Хотела ли она писать это грандиозное повествование? Название — дело важное, а повествования — два десятка разрозненных листочков с маловразумительными текстами.
Быть может, тогда же погибло в огне, по чисто личным мотивам, и многое другое из написанного в Ташкенте.
Право, труднообъяснима эта фигура речи: «Быть может». Ведь Аманда Хейт писала практически под диктовку Ахматовой. Боюсь, продиктовано было железным тоном: «погибло в огне» (козьих ножек), а уж сама Аманда потихоньку усомнилась. С чего бы это жечь рукописи? Вот, казалось бы — стихи Гаршину: Ты мой первый, и мой последний… А он жениться не стал… И так это афишировано было!.. Что сжигать, как не эти стихи! — нет, сохранила, аккуратно переставила слова. Вышло не хуже. Зачем жечь-то. Аманда Хейт старательно выводит: быть может. Пронесло, учительница не будет сердиться.
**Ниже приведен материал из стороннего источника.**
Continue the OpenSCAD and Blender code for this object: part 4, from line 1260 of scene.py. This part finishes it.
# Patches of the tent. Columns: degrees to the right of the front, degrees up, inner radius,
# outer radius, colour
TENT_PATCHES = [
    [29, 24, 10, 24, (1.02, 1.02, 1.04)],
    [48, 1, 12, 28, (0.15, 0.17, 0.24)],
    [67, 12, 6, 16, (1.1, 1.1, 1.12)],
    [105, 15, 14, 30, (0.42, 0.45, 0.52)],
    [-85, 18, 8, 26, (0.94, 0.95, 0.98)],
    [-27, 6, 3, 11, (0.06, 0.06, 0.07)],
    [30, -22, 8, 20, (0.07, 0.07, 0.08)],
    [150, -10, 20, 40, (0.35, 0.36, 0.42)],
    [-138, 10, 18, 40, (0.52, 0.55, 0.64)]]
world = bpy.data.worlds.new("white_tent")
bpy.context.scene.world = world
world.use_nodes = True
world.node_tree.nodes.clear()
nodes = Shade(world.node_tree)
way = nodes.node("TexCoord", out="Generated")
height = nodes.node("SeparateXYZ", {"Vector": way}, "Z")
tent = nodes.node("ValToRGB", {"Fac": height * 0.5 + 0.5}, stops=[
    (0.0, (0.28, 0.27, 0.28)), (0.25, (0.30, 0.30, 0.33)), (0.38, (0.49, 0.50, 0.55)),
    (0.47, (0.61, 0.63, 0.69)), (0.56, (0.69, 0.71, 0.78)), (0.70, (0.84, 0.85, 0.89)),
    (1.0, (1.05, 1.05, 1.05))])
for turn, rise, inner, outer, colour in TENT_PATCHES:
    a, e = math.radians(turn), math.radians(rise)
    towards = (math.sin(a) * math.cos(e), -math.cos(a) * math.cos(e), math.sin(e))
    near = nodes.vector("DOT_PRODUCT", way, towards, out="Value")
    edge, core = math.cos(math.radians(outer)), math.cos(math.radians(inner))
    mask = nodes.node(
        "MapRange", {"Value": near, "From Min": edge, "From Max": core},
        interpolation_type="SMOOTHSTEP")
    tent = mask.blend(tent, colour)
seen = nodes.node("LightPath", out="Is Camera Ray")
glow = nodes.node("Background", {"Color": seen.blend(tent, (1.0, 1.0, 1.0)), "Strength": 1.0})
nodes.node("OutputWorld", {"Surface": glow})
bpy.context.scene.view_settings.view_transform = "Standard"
Дважды повторенное Ахматовой утверждение, что она сожгла рукопись своей пьесы «Энума элиш» 11 июня 1944 г. в Фонтанном доме. Эта дата и место уничтожения рукописи не соответствуют действительности, поскольку в июне 1944 года Ахматова не жила в Фонтанном доме. И к тому же именно 11 июня выступала на митинге в городе Пушкине. Однако уточнить эту дату не представляется возможным, поскольку никаких иных свидетельств об этом факте, если он вообще имел место, не сохранилось.
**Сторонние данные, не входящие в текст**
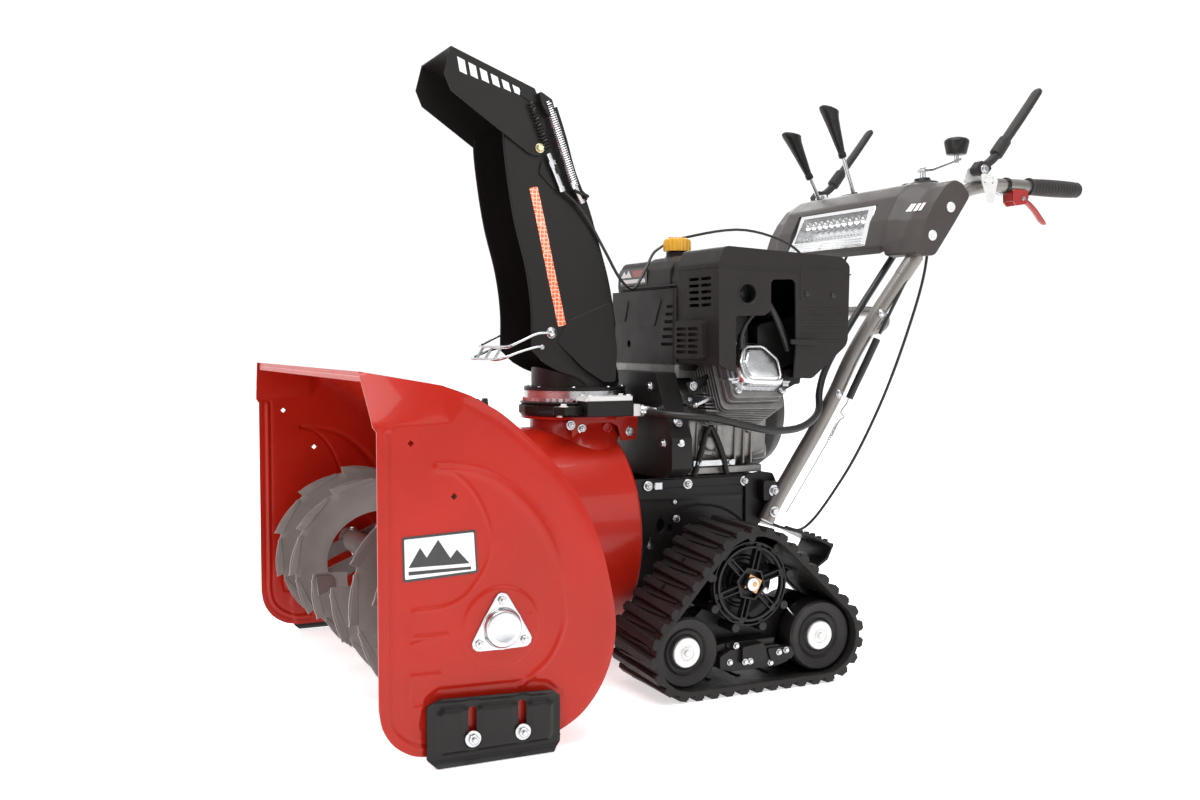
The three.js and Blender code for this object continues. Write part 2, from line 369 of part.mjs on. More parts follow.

Замучена переводами. Жалуется, что от них голова болит и ничего своего писать не может. «Я себя чувствую каторжницей. Минут на двадцать взяла сегодня своего Пушкина — и сразу отложила: нельзя. Прогул совершаю». Вот это действительно, преступная растрата национального достояния — ахматовское время, расходуемое не на собственное творчество, а на переводы.
Если переводить то, что переводил Пастернак, — Шекспира, например, то это не трата, это его щедрость, он одарил свой народ Шекспиром, а если брать переводы Ахматовой — никому не известных корейцев, болгар, — то это ее жадность, лень, сознательная трусость в приближении к значимым именам. А с другой стороны — не хотела бы я читать Данте в переводах Анны Андреевны!
Смирнов предложил ей для перевода «Двенадцатую ночь», и она с негодованием отказалась. «Вы, кажется, забыли, кто я!.. Над свежей могилой друга я не стану… У меня это не в обычае».
Что не в обычае? Переводить произведение, уже переведенное другом, Лозинским? Ей часто это предлагали — вошло в обычай? Двум поэтам предложен один и тот же текст для перевода, один уже его выполнил, получил заработанное — какая ему хула? Два поэта не могут петь на одну и ту же тему? Пастернак перевел «Гамлета», тоже после Лозинского — и мы читаем и один перевод, и другой. Короче, весь поток негодования был задуман лишь для того, чтобы прикрыть свою лень и боязнь перед таким трудоемким и ответственным испытанием, как полноразмерная пьеса Шекспира, а второе — ну, чтобы еще раз сказать: «Вы кажется забыли, кто я!»
Сама она всегда помнит, кто она.
Когда Пастернак ушел, Анна Андреевна по своему обыкновению прилегла на постель. Помолчав, она заговорила о славе. «Жаль его! Большой человек — и так страдает от тщеславия». — Мне показалось, она не права. Разве это непременно тщеславие? У него, видимо, творческое кровообращение нарушено от насильственной разлуки с аудиторией. Слушатели, читатели ему, видимо, необходимы. «Разлучить Пастернака с читателями — это, разумеется, преступление, — сказала Анна Андреевна, — но он-то почему не умеет извлечь из этой разлуки новую силу? Для своей поэзии?»
То есть она сама понимает, что из разлуки можно черпать новую силу. Что публикации — не главный импульс для поэта?